Solution: You can achieve your goal in one of two ways:
Concert Group SOA of on-premises groups. Provision the groups back to AD DS. In this model, you don’t need to change the app or create new groups. For more information, see Govern on-premises Active Directory Domain Services based apps (Kerberos) using Microsoft Entra ID Governance.

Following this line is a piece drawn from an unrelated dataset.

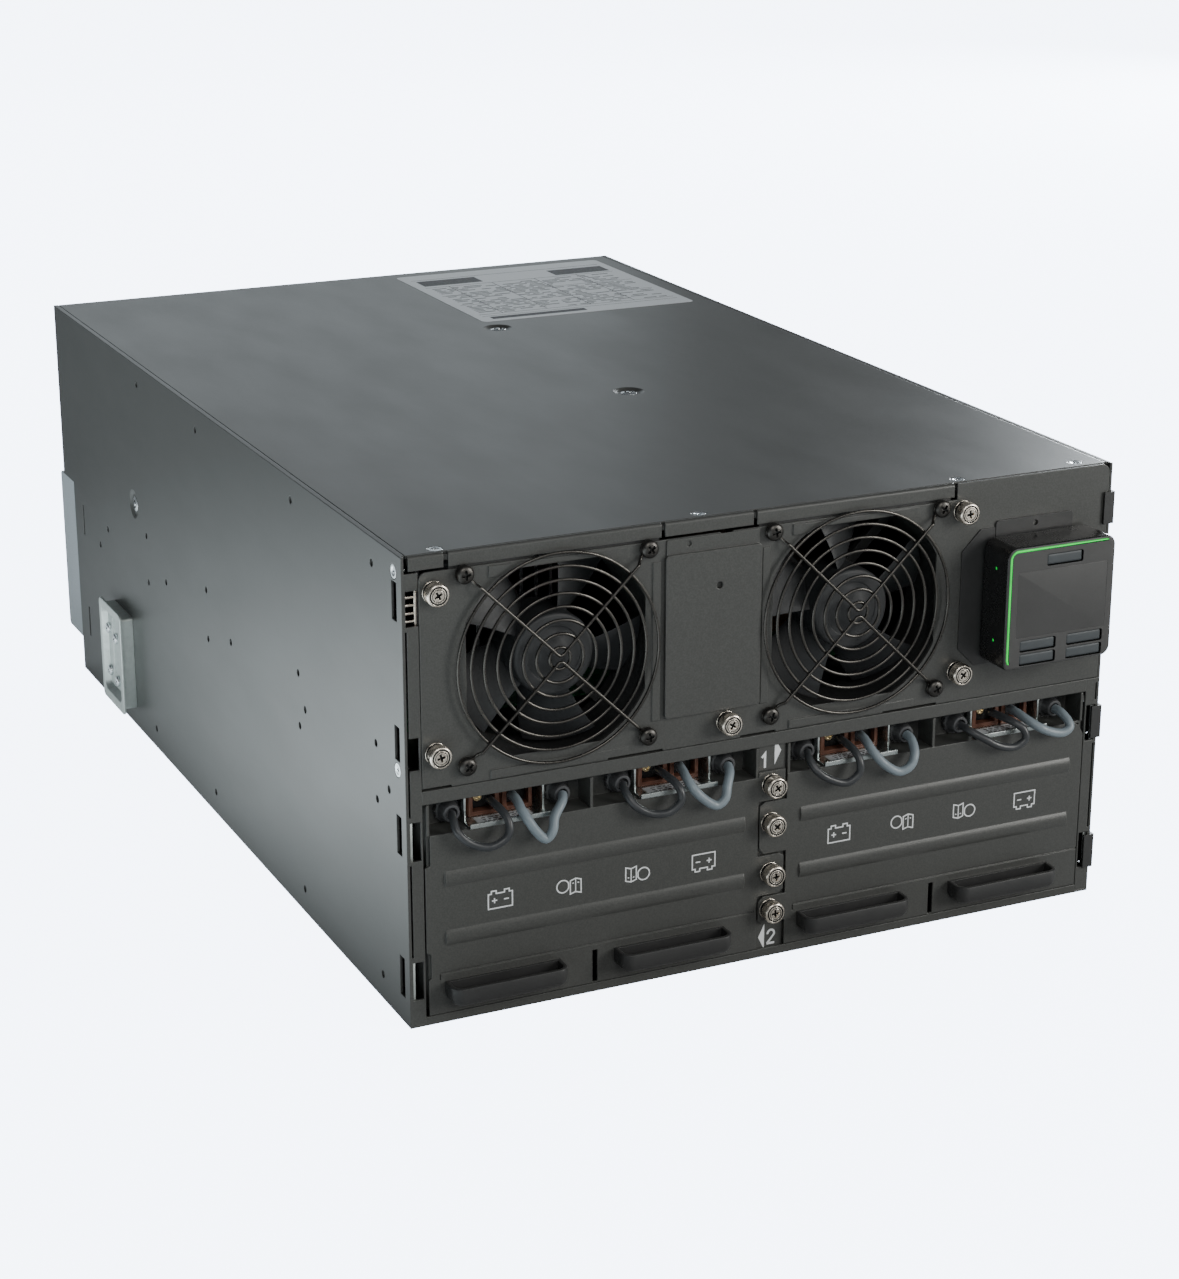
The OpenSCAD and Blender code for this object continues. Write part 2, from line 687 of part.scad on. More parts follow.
// Pressed steel pans low on both sides that rest on the rack's rear rails
module rail_brackets() {
    reach = 10;
    rim = 1.5;
    color(zinc) from_front() for (lean = [0, 1]) mirror([lean, 0, 0]) difference() {
        union() {
            box([-half_w - reach + rim, 508, 13], [-half_w, 553, 79]);
            box([-half_w - reach, 505, 10], [-half_w - reach + rim, 556, 82]);
        }
        // recess with a raised strip along its rear side
        box([-half_w - reach - 1, 511, 17], [-half_w - bracket_floor, 540, 76]);
        box([-half_w - reach - 1, 539, 17], [-half_w - bracket_floor - 1, 551, 76]);
        for (at = bracket_screw_at)
            x_rod(at[0], at[1], 2.4, -half_w - reach, -half_w - 1.5);
    }
}

module bracket_screws() {
    color(zinc) from_front() for (lean = [0, 1]) mirror([lean, 0, 0])
        for (at = bracket_screw_at)
            translate([-half_w - bracket_floor - (at[0] > 540 ? 1 : 0), at[0], at[1]])
                rotate([0, -90, 0]) pan_screw(3.8, 2.4, 2.2, 3);
}

// A countersunk-style screw set flush in its seat: head top at z = 0
module flush_screw() {
    difference() {
        translate([0, 0, -0.9]) cylinder(h = 0.8, r = 3.8);
        translate([0, 0, -0.6]) phillips(3.6, 1);
    }
    translate([0, 0, -6]) cylinder(h = 5.1, r = 1.5);
}

module case_screws() {
    color(zinc) from_front() {
        for (at = top_front_screw_at)
            translate([at[0], at[1], chassis_h]) flush_screw();
        for (at = top_dish_at)
            translate([at[0], at[1], chassis_h - 1.3]) pan_screw(5, 1.2, 2.2, 5);
        for (lean = [0, 1]) mirror([lean, 0, 0]) {
            for (at = side_screw_at)
                translate([-half_w, at[0], at[1]]) rotate([0, -90, 0]) flush_screw();
            translate([-half_w + 1.3, dish_at[0], dish_at[1]]) rotate([0, -90, 0])
                pan_screw(5, 1.2, 2.2, 5);
        }
    }
}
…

To replicate the groups in AD DS, create them from scratch in Microsoft Entra ID as new cloud security groups. Provision them to AD DS as Universal groups. In this model, you can change the app to use the new group security identifiers. If you use the "Account > Global > Domain Local" permission model, nest the newly provisioned group under the existing group. For more information, see Tutorial - Provision groups to Active Directory Domain Services using Microsoft Entra Cloud Sync.
AD DS Minimization
Scenario: You modernized some or all your applications and removed the need to use AD DS groups for access. For example, these applications now use group claims with Security Assertion Markup Language (SAML) or OpenID Connect from Microsoft Entra ID instead of federation systems such as AD FS. However, these apps still rely on the existing synched security group to manage access. Using Group SOA, you can make the security group membership editable in the cloud, remove the AD DS security group completely, and govern the cloud security group through Microsoft Entra ID Governance capabilities if desired.
Solution: You can use Group SOA to make them cloud managed groups and remove them from AD DS. You can continue to create new groups directly in the cloud. For more information, see Best practices for managing groups in the cloud.
Remove on-premises Exchange dependencies
Scenario: You migrated all user Exchange mailboxes to the cloud. You updated applications that rely on mail routing features to use modern authentication methods like SAML and OpenID Connect. You no longer need to manage Distribution Lists (DLs) and Mail-Enabled Security Groups (MESG) in AD DS. Your goal is to migrate existing DLs and MESGs to the cloud. Then you either update these groups to Microsoft 365 groups or manage them through Exchange Online.
Solution: You can achieve this goal with Group SOA to make them cloud managed groups and remove them from AD DS. You can continue to edit these groups directly in EXO or via Exchange PowerShell modules. These mail objects cannot be managed directly in Microsoft Entra ID or using the MS Graph APIs.